* **AIM OF THE TASK**: Quote the entries that follow exactly, leaving none out.

Items from a dataset
* begin *

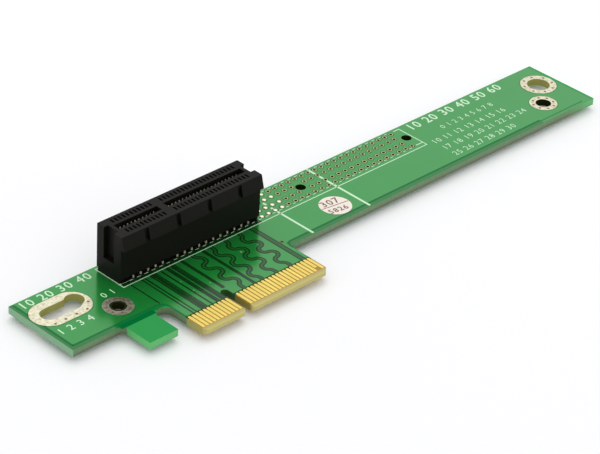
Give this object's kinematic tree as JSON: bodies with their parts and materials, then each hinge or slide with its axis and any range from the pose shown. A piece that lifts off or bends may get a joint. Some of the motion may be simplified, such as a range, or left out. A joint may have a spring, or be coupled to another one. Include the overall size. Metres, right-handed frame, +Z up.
{
  "type": "pcie riser card",
  "caption": "Long narrow green riser card with a keyed gold edge tab, an upright four-lane card socket, spare socket holes and plated mounting holes.",
  "frame": {"origin": "middle of the card's own box on the ground, under the tips of the socket's solder tails", "axes": "+X along the board towards its plain end, +Y from the edge tab towards the back edge, +Z up out of the socket"},
  "size_m": [0.1562, 0.0314, 0.0138],
  "materials": {
    "solder_mask": "glossy green solder mask on laminate",
    "socket_plastic": "black moulded plastic, satin",
    "contact_metal": "gold-plated copper alloy",
    "solder": "bright solder",
    "tinned_copper": "dull tin over copper, warm",
    "gold": "polished gold plating",
    "label_paper": "cream paper"
  },
  "bodies": {
    "root": {"circuit_board": "solder_mask", "slot_housing": "socket_plastic", "contacts_front_inner": "contact_metal", "contacts_front_outer": "contact_metal", "contacts_back_inner": "contact_metal", "contacts_back_outer": "contact_metal", "solder_plugs_front": "solder", "solder_plugs_back": "solder", "mounting_hole_lands": "tinned_copper", "tooling_hole_lands": "tinned_copper", "edge_fingers_top_short": "gold", "edge_fingers_top_long": "gold", "edge_fingers_bottom_short": "gold", "edge_fingers_bottom_long": "gold", "inspection_label": "label_paper"}
  },
  "joints": []
}
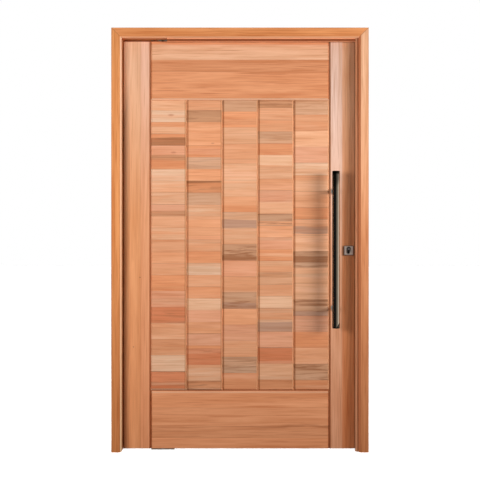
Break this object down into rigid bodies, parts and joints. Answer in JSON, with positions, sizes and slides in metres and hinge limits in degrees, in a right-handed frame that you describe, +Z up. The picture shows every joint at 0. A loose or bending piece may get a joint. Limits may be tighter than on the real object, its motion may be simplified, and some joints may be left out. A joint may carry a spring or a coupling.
{
  "type": "pivot entry door",
  "caption": "Wide solid wood pivot entry door in its mitred frame, with coffered board columns, long pull handles and a cylinder lock.",
  "frame": {"origin": "outer face of the pivot side jamb, at floor level and mid depth of the frame", "axes": "+X along the door's width towards the lock side, -Y towards the outside (front), +Z up"},
  "size_m": [1.314, 0.2078, 2.168],
  "materials": {
    "frame_wood": "satin clear coat, vertical grain",
    "leaf_wood": "satin clear coat",
    "panel_wood": "satin clear coat, mixed tones",
    "satin_steel": "satin",
    "polished_steel": "polished",
    "rose_metal": "satin",
    "cylinder_metal": "nickel plated"
  },
  "bodies": {
    "frame": {"pivot_side_jamb": "frame_wood", "lock_side_jamb": "frame_wood", "head_jamb": "frame_wood", "pivot_side_stop": "frame_wood", "lock_side_stop": "frame_wood", "head_stop_front": "frame_wood", "head_stop_back": "frame_wood", "strike_plate": "satin_steel", "head_pivot_plate": "satin_steel", "floor_pivot_plate": "satin_steel"},
    "leaf": {"pivot_side_stile": "leaf_wood", "lock_side_stile": "leaf_wood", "top_rail": "leaf_wood", "bottom_rail": "leaf_wood", "panel_column_1": "panel_wood", "panel_column_2": "panel_wood", "panel_column_3": "panel_wood", "panel_column_4": "panel_wood", "panel_column_5": "panel_wood", "top_pivot_socket": "satin_steel", "bottom_pivot_shoe": "satin_steel", "lock_faceplate": "satin_steel", "latch_roller": "satin_steel", "deadbolt": "satin_steel", "lock_case": "satin_steel", "outer_lock_rose": "rose_metal", "inner_lock_rose": "rose_metal", "lock_cylinder": "cylinder_metal", "inner_key_plug": "cylinder_metal", "outer_pull_tube": "polished_steel", "outer_pull_caps": "polished_steel", "outer_pull_posts": "polished_steel", "inner_pull_tube": "polished_steel", "inner_pull_caps": "polished_steel", "inner_pull_posts": "polished_steel", "pull_tie_bolts": "satin_steel"},
    "key_plug": {"outer_key_plug": "cylinder_metal"}
  },
  "joints": [
    {"name": "leaf_swing", "type": "hinge", "parent": "frame", "child": "leaf", "pos_m": [0.257, 0, 0], "axis": [0, 0, 1], "range_deg": [0, 90]},
    {"name": "key_plug_turn", "type": "hinge", "parent": "leaf", "child": "key_plug", "pos_m": [1.217, 0, 1.038], "axis": [0, 1, 0], "continuous": true}
  ]
}
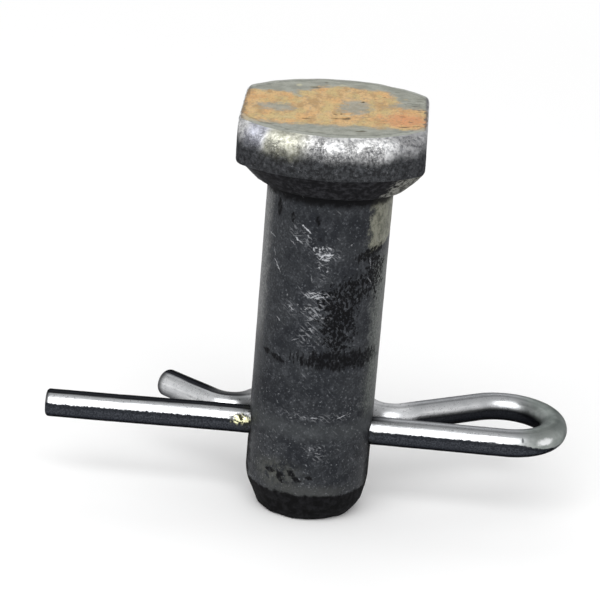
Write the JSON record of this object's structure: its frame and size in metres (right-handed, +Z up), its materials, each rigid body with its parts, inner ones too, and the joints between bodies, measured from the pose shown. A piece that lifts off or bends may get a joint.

* end *

* **EXERCISE OUTPUT**:
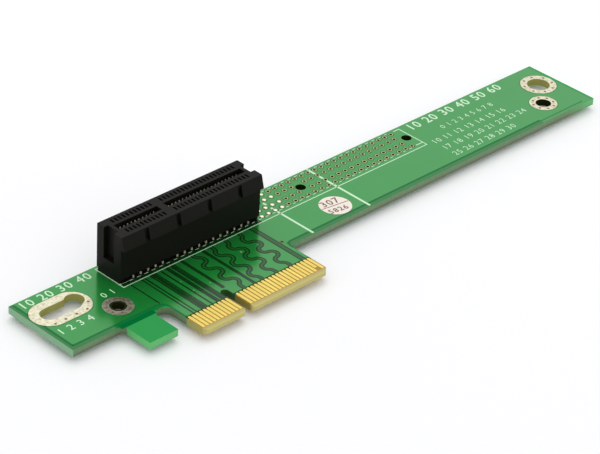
Give this object's kinematic tree as JSON: bodies with their parts and materials, then each hinge or slide with its axis and any range from the pose shown. A piece that lifts off or bends may get a joint. Some of the motion may be simplified, such as a range, or left out. A joint may have a spring, or be coupled to another one. Include the overall size. Metres, right-handed frame, +Z up.
{
  "type": "pcie riser card",
  "caption": "Long narrow green riser card with a keyed gold edge tab, an upright four-lane card socket, spare socket holes and plated mounting holes.",
  "frame": {"origin": "middle of the card's own box on the ground, under the tips of the socket's solder tails", "axes": "+X along the board towards its plain end, +Y from the edge tab towards the back edge, +Z up out of the socket"},
  "size_m": [0.1562, 0.0314, 0.0138],
  "materials": {
    "solder_mask": "glossy green solder mask on laminate",
    "socket_plastic": "black moulded plastic, satin",
    "contact_metal": "gold-plated copper alloy",
    "solder": "bright solder",
    "tinned_copper": "dull tin over copper, warm",
    "gold": "polished gold plating",
    "label_paper": "cream paper"
  },
  "bodies": {
    "root": {"circuit_board": "solder_mask", "slot_housing": "socket_plastic", "contacts_front_inner": "contact_metal", "contacts_front_outer": "contact_metal", "contacts_back_inner": "contact_metal", "contacts_back_outer": "contact_metal", "solder_plugs_front": "solder", "solder_plugs_back": "solder", "mounting_hole_lands": "tinned_copper", "tooling_hole_lands": "tinned_copper", "edge_fingers_top_short": "gold", "edge_fingers_top_long": "gold", "edge_fingers_bottom_short": "gold", "edge_fingers_bottom_long": "gold", "inspection_label": "label_paper"}
  },
  "joints": []
}
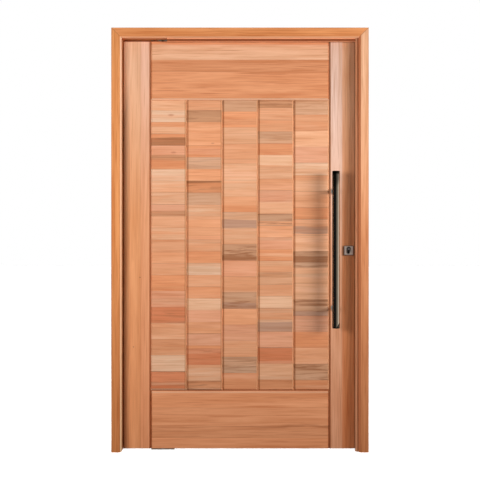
Break this object down into rigid bodies, parts and joints. Answer in JSON, with positions, sizes and slides in metres and hinge limits in degrees, in a right-handed frame that you describe, +Z up. The picture shows every joint at 0. A loose or bending piece may get a joint. Limits may be tighter than on the real object, its motion may be simplified, and some joints may be left out. A joint may carry a spring or a coupling.
{
  "type": "pivot entry door",
  "caption": "Wide solid wood pivot entry door in its mitred frame, with coffered board columns, long pull handles and a cylinder lock.",
  "frame": {"origin": "outer face of the pivot side jamb, at floor level and mid depth of the frame", "axes": "+X along the door's width towards the lock side, -Y towards the outside (front), +Z up"},
  "size_m": [1.314, 0.2078, 2.168],
  "materials": {
    "frame_wood": "satin clear coat, vertical grain",
    "leaf_wood": "satin clear coat",
    "panel_wood": "satin clear coat, mixed tones",
    "satin_steel": "satin",
    "polished_steel": "polished",
    "rose_metal": "satin",
    "cylinder_metal": "nickel plated"
  },
  "bodies": {
    "frame": {"pivot_side_jamb": "frame_wood", "lock_side_jamb": "frame_wood", "head_jamb": "frame_wood", "pivot_side_stop": "frame_wood", "lock_side_stop": "frame_wood", "head_stop_front": "frame_wood", "head_stop_back": "frame_wood", "strike_plate": "satin_steel", "head_pivot_plate": "satin_steel", "floor_pivot_plate": "satin_steel"},
    "leaf": {"pivot_side_stile": "leaf_wood", "lock_side_stile": "leaf_wood", "top_rail": "leaf_wood", "bottom_rail": "leaf_wood", "panel_column_1": "panel_wood", "panel_column_2": "panel_wood", "panel_column_3": "panel_wood", "panel_column_4": "panel_wood", "panel_column_5": "panel_wood", "top_pivot_socket": "satin_steel", "bottom_pivot_shoe": "satin_steel", "lock_faceplate": "satin_steel", "latch_roller": "satin_steel", "deadbolt": "satin_steel", "lock_case": "satin_steel", "outer_lock_rose": "rose_metal", "inner_lock_rose": "rose_metal", "lock_cylinder": "cylinder_metal", "inner_key_plug": "cylinder_metal", "outer_pull_tube": "polished_steel", "outer_pull_caps": "polished_steel", "outer_pull_posts": "polished_steel", "inner_pull_tube": "polished_steel", "inner_pull_caps": "polished_steel", "inner_pull_posts": "polished_steel", "pull_tie_bolts": "satin_steel"},
    "key_plug": {"outer_key_plug": "cylinder_metal"}
  },
  "joints": [
    {"name": "leaf_swing", "type": "hinge", "parent": "frame", "child": "leaf", "pos_m": [0.257, 0, 0], "axis": [0, 0, 1], "range_deg": [0, 90]},
    {"name": "key_plug_turn", "type": "hinge", "parent": "leaf", "child": "key_plug", "pos_m": [1.217, 0, 1.038], "axis": [0, 1, 0], "continuous": true}
  ]
}
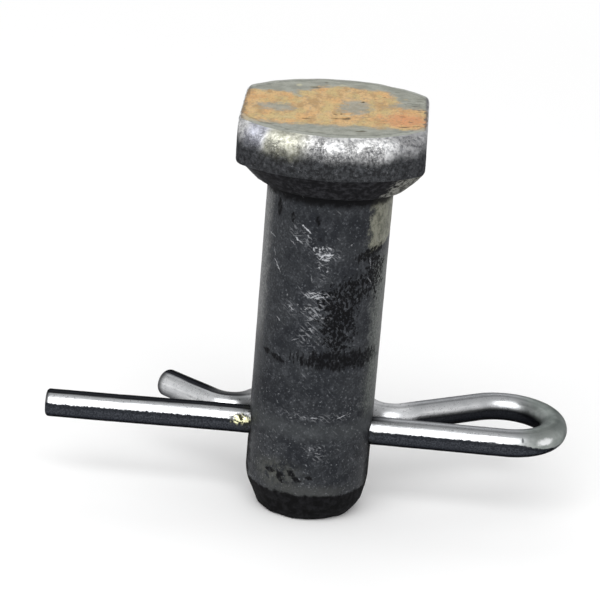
Write the JSON record of this object's structure: its frame and size in metres (right-handed, +Z up), its materials, each rigid body with its parts, inner ones too, and the joints between bodies, measured from the pose shown. A piece that lifts off or bends may get a joint.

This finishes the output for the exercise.